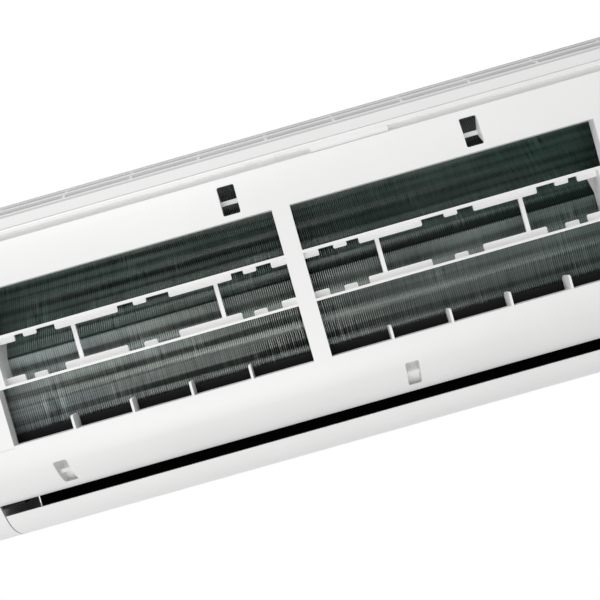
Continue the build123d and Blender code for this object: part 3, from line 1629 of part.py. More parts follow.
def louver_centre_support():
    """Strut across the duct that holds the long louver's middle pin."""
    depth, height = louver_pivot_depth, louver_pivot_height
    strut_top, strut_bottom = link_height + 4, vane_bottom + 2
    gap = seat_gap
    slope = (duct_front_depth - duct_lip_depth) / (duct_front_top - duct_lip_height)

    def front(level):
        return duct_lip_depth + (level - duct_lip_height) * slope + gap

    strut = side_polygon(
        (front(strut_top), strut_top), (scroll_depth_at(strut_top) - gap, strut_top),
        (scroll_depth_at(strut_bottom) - gap, strut_bottom), (depth + louver_boss_radius, strut_bottom),
        (depth + louver_boss_radius, height), (depth - louver_boss_radius, height),
        (depth - louver_boss_radius, strut_bottom), (front(strut_bottom), strut_bottom))
    profile = strut + side_circle(depth, height, louver_boss_radius)
    profile -= side_circle(depth, height, louver_pin_radius + running_clearance)
    half = centre_support_thickness / 2
    return along_x(profile, centre_support_x - half, centre_support_x + half)


# ---- upright vanes ---------------------------------------------------------------------------
def vane_x(side_name, index):
    return vane_groups[side_name] + (index - (vane_count - 1) / 2) * vane_pitch


def vane(x):
    """One upright vane with its pivot pin at the back and its link pin at the front."""
    outline = side_polygon(
        (vane_top_front_depth, vane_top), (vane_back_depth, vane_top), (vane_back_depth, vane_top - vane_back_height),
        (vane_foot_back_depth, vane_bottom), (vane_foot_front_depth, vane_bottom))
    plate = along_x(outline, x - vane_thickness / 2, x + vane_thickness / 2)
    boss = rod_y(x, vane_pivot_height, vane_back_depth - vane_boss_length, vane_back_depth, vane_boss_radius)
    pin_end = vane_back_depth + rail_gap + vane_rail_depth
    pin = rod_y(x, vane_pivot_height, vane_back_depth - 2, pin_end, vane_pin_radius)
    link_pin = rod_y(x, link_height, link_front_depth - 0.3, link_front_depth + link_thickness + 6, link_pin_radius)
    return join([plate, boss, pin, link_pin])


def vane_link(side_name):
    """Bar that ties the vanes of one group together."""
    first, last = vane_x(side_name, 0), vane_x(side_name, vane_count - 1)
    bar = block(first - link_overhang, last + link_overhang, link_front_depth, link_front_depth + link_thickness,
                link_height - link_width / 2, link_height + link_width / 2)
    holes = [rod_y(vane_x(side_name, index), link_height, link_front_depth - 1, link_front_depth + link_thickness + 1,
                   link_pin_radius + running_clearance) for index in range(vane_count)]
    return bar - holes


def vane_rails():
    """Bearing strips on the guide wall, one for each group of vanes."""
    near = vane_back_depth + rail_gap
    low, high = vane_pivot_height - vane_rail_height / 2, vane_pivot_height + vane_rail_height / 2
    profile = side_polygon(
        (near, low), (near, high), (scroll_depth_at(high) - seat_gap, high), (scroll_depth_at(low) - seat_gap, low))
    rails = []
    for side_name in vane_groups:
        first, last = vane_x(side_name, 0), vane_x(side_name, vane_count - 1)
        rail = along_x(profile, first - vane_rail_overhang, last + vane_rail_overhang)
        holes = [rod_y(vane_x(side_name, index), vane_pivot_height, near - 1, near + vane_rail_depth + 0.3,
                       vane_pin_radius + running_clearance) for index in range(vane_count)]
        rails.append(rail - holes)
    return group(rails)


# ---- electrics ---------------------------------------------------------------------------------
def control_box():
    """Open-fronted tray for the board and the terminals, with posts under the board."""
    outer = block(box_left, box_right, box_front_depth, box_back_depth, box_bottom, box_top)
    inner = block(box_left + box_wall, box_right - box_wall, box_front_depth - 1, box_back_depth - box_wall,
                  box_bottom + box_wall, box_top - box_wall)
    posts = []
    floor = box_back_depth - box_wall
    for x, height in board_corners(8):
        posts.append(rod_y(x, height, floor - board_standoff, floor, 3.0))
    return join([outer - inner] + posts)


def board_corners(inset):
    """Corner points of the board, moved inwards."""
    low_x, high_x = box_left + board_inset, box_right - board_inset
    low, high = board_bottom, board_top
    return [(x, height) for x in (low_x + inset, high_x - inset) for height in (low + inset, high - inset)]


def board_face_depth():
    return box_back_depth - box_wall - board_standoff - board_thickness


def main_board():
    """Printed circuit board."""
    near = board_face_depth()
    return block(box_left + board_inset, box_right - board_inset, near, near + board_thickness,
                 board_bottom, board_top)


def board_parts():
    """Capacitor, relay, power module, choke and connectors on the board."""
    far = board_face_depth()
    left = box_left + board_inset

    def brick(start, width, tall, low, high):
        return block(left + start, left + start + width, far - tall, far, low, high)

    parts = [
        rod_y(left + capacitor_place, board_top - capacitor_drop, far - capacitor_length, far, capacitor_radius),
        brick(relay_place, relay_width, relay_length, board_top - relay_width - relay_drop, board_top - relay_drop),
        brick(choke_place, choke_width, choke_length, board_top - choke_width - relay_drop, board_top - relay_drop),
        brick(module_place, module_width, module_length, board_bottom + module_rise,
              board_bottom + module_rise + module_height),
        brick(chip_place, chip_width, chip_length, board_bottom + module_rise, board_bottom + module_rise + chip_width),
    ]
    for index in range(connector_count):
        start = connector_place + index * connector_pitch
        parts.append(brick(start, connector_width, connector_length, board_bottom + connector_rise,
                           board_bottom + connector_rise + connector_height))
    return group(parts)


def control_box_cover():
    """Flat cover with cooling slots over the board half of the tray."""
    near = box_front_depth - cover_thickness
    plate = block(box_left, box_right, near, box_front_depth, cover_bottom, box_top)
    cutters = []
    for index in range(cover_slot_count):
        start = box_left + cover_slot_start + index * 2 * cover_slot_width
        cutters.append(block(start, start + cover_slot_width, near - 1, box_front_depth + 1,
                             box_top - cover_slot_drop - cover_slot_height, box_top - cover_slot_drop))
    return plate - cutters


def terminal_places():
    middle = (box_left + box_right) / 2
    pitch = terminal_width / terminal_count
    first = middle - terminal_width / 2 + pitch / 2
    return [first + index * pitch for index in range(terminal_count)]


def terminal_block():
    """Wiring terminals, with a barrier between neighbours."""
    far = box_back_depth - box_wall
    near = far - terminal_depth
    middle = (box_left + box_right) / 2
    low, high = terminal_bottom, terminal_bottom + terminal_height
    body = block(middle - terminal_width / 2, middle + terminal_width / 2, near, far, low, high)
    pitch = terminal_width / terminal_count
    cutters = []
    for x in terminal_places():
        cutters.append(block(x - pitch / 2 + 1, x + pitch / 2 - 1, near - 1, near + 8, low - 1, high + 1))
        cutters.append(rod_y(x, (low + high) / 2, near, far - 2, terminal_screw_radius * 0.6))
    return body - cutters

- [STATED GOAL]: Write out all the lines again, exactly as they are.

- [SOLUTION TO THE PROBLEM]:
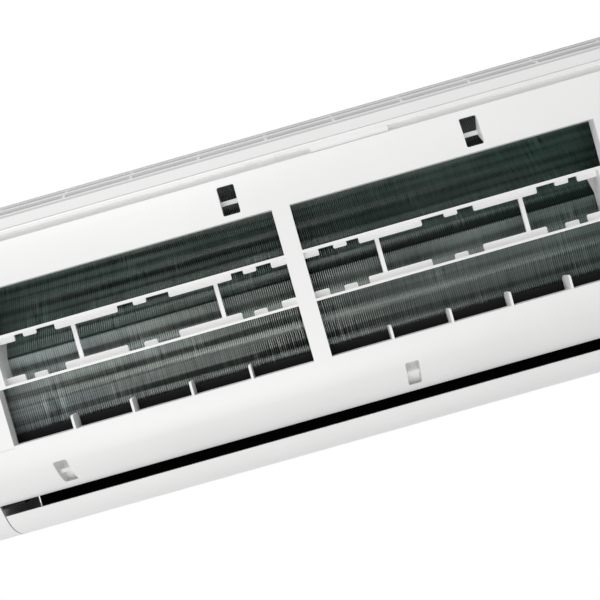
Continue the build123d and Blender code for this object: part 3, from line 1629 of part.py. More parts follow.
def louver_centre_support():
    """Strut across the duct that holds the long louver's middle pin."""
    depth, height = louver_pivot_depth, louver_pivot_height
    strut_top, strut_bottom = link_height + 4, vane_bottom + 2
    gap = seat_gap
    slope = (duct_front_depth - duct_lip_depth) / (duct_front_top - duct_lip_height)

    def front(level):
        return duct_lip_depth + (level - duct_lip_height) * slope + gap

    strut = side_polygon(
        (front(strut_top), strut_top), (scroll_depth_at(strut_top) - gap, strut_top),
        (scroll_depth_at(strut_bottom) - gap, strut_bottom), (depth + louver_boss_radius, strut_bottom),
        (depth + louver_boss_radius, height), (depth - louver_boss_radius, height),
        (depth - louver_boss_radius, strut_bottom), (front(strut_bottom), strut_bottom))
    profile = strut + side_circle(depth, height, louver_boss_radius)
    profile -= side_circle(depth, height, louver_pin_radius + running_clearance)
    half = centre_support_thickness / 2
    return along_x(profile, centre_support_x - half, centre_support_x + half)


# ---- upright vanes ---------------------------------------------------------------------------
def vane_x(side_name, index):
    return vane_groups[side_name] + (index - (vane_count - 1) / 2) * vane_pitch


def vane(x):
    """One upright vane with its pivot pin at the back and its link pin at the front."""
    outline = side_polygon(
        (vane_top_front_depth, vane_top), (vane_back_depth, vane_top), (vane_back_depth, vane_top - vane_back_height),
        (vane_foot_back_depth, vane_bottom), (vane_foot_front_depth, vane_bottom))
    plate = along_x(outline, x - vane_thickness / 2, x + vane_thickness / 2)
    boss = rod_y(x, vane_pivot_height, vane_back_depth - vane_boss_length, vane_back_depth, vane_boss_radius)
    pin_end = vane_back_depth + rail_gap + vane_rail_depth
    pin = rod_y(x, vane_pivot_height, vane_back_depth - 2, pin_end, vane_pin_radius)
    link_pin = rod_y(x, link_height, link_front_depth - 0.3, link_front_depth + link_thickness + 6, link_pin_radius)
    return join([plate, boss, pin, link_pin])


def vane_link(side_name):
    """Bar that ties the vanes of one group together."""
    first, last = vane_x(side_name, 0), vane_x(side_name, vane_count - 1)
    bar = block(first - link_overhang, last + link_overhang, link_front_depth, link_front_depth + link_thickness,
                link_height - link_width / 2, link_height + link_width / 2)
    holes = [rod_y(vane_x(side_name, index), link_height, link_front_depth - 1, link_front_depth + link_thickness + 1,
                   link_pin_radius + running_clearance) for index in range(vane_count)]
    return bar - holes


def vane_rails():
    """Bearing strips on the guide wall, one for each group of vanes."""
    near = vane_back_depth + rail_gap
    low, high = vane_pivot_height - vane_rail_height / 2, vane_pivot_height + vane_rail_height / 2
    profile = side_polygon(
        (near, low), (near, high), (scroll_depth_at(high) - seat_gap, high), (scroll_depth_at(low) - seat_gap, low))
    rails = []
    for side_name in vane_groups:
        first, last = vane_x(side_name, 0), vane_x(side_name, vane_count - 1)
        rail = along_x(profile, first - vane_rail_overhang, last + vane_rail_overhang)
        holes = [rod_y(vane_x(side_name, index), vane_pivot_height, near - 1, near + vane_rail_depth + 0.3,
                       vane_pin_radius + running_clearance) for index in range(vane_count)]
        rails.append(rail - holes)
    return group(rails)


# ---- electrics ---------------------------------------------------------------------------------
def control_box():
    """Open-fronted tray for the board and the terminals, with posts under the board."""
    outer = block(box_left, box_right, box_front_depth, box_back_depth, box_bottom, box_top)
    inner = block(box_left + box_wall, box_right - box_wall, box_front_depth - 1, box_back_depth - box_wall,
                  box_bottom + box_wall, box_top - box_wall)
    posts = []
    floor = box_back_depth - box_wall
    for x, height in board_corners(8):
        posts.append(rod_y(x, height, floor - board_standoff, floor, 3.0))
    return join([outer - inner] + posts)


def board_corners(inset):
    """Corner points of the board, moved inwards."""
    low_x, high_x = box_left + board_inset, box_right - board_inset
    low, high = board_bottom, board_top
    return [(x, height) for x in (low_x + inset, high_x - inset) for height in (low + inset, high - inset)]


def board_face_depth():
    return box_back_depth - box_wall - board_standoff - board_thickness


def main_board():
    """Printed circuit board."""
    near = board_face_depth()
    return block(box_left + board_inset, box_right - board_inset, near, near + board_thickness,
                 board_bottom, board_top)


def board_parts():
    """Capacitor, relay, power module, choke and connectors on the board."""
    far = board_face_depth()
    left = box_left + board_inset

    def brick(start, width, tall, low, high):
        return block(left + start, left + start + width, far - tall, far, low, high)

    parts = [
        rod_y(left + capacitor_place, board_top - capacitor_drop, far - capacitor_length, far, capacitor_radius),
        brick(relay_place, relay_width, relay_length, board_top - relay_width - relay_drop, board_top - relay_drop),
        brick(choke_place, choke_width, choke_length, board_top - choke_width - relay_drop, board_top - relay_drop),
        brick(module_place, module_width, module_length, board_bottom + module_rise,
              board_bottom + module_rise + module_height),
        brick(chip_place, chip_width, chip_length, board_bottom + module_rise, board_bottom + module_rise + chip_width),
    ]
    for index in range(connector_count):
        start = connector_place + index * connector_pitch
        parts.append(brick(start, connector_width, connector_length, board_bottom + connector_rise,
                           board_bottom + connector_rise + connector_height))
    return group(parts)


def control_box_cover():
    """Flat cover with cooling slots over the board half of the tray."""
    near = box_front_depth - cover_thickness
    plate = block(box_left, box_right, near, box_front_depth, cover_bottom, box_top)
    cutters = []
    for index in range(cover_slot_count):
        start = box_left + cover_slot_start + index * 2 * cover_slot_width
        cutters.append(block(start, start + cover_slot_width, near - 1, box_front_depth + 1,
                             box_top - cover_slot_drop - cover_slot_height, box_top - cover_slot_drop))
    return plate - cutters


def terminal_places():
    middle = (box_left + box_right) / 2
    pitch = terminal_width / terminal_count
    first = middle - terminal_width / 2 + pitch / 2
    return [first + index * pitch for index in range(terminal_count)]


def terminal_block():
    """Wiring terminals, with a barrier between neighbours."""
    far = box_back_depth - box_wall
    near = far - terminal_depth
    middle = (box_left + box_right) / 2
    low, high = terminal_bottom, terminal_bottom + terminal_height
    body = block(middle - terminal_width / 2, middle + terminal_width / 2, near, far, low, high)
    pitch = terminal_width / terminal_count
    cutters = []
    for x in terminal_places():
        cutters.append(block(x - pitch / 2 + 1, x + pitch / 2 - 1, near - 1, near + 8, low - 1, high + 1))
        cutters.append(rod_y(x, (low + high) / 2, near, far - 2, terminal_screw_radius * 0.6))
    return body - cutters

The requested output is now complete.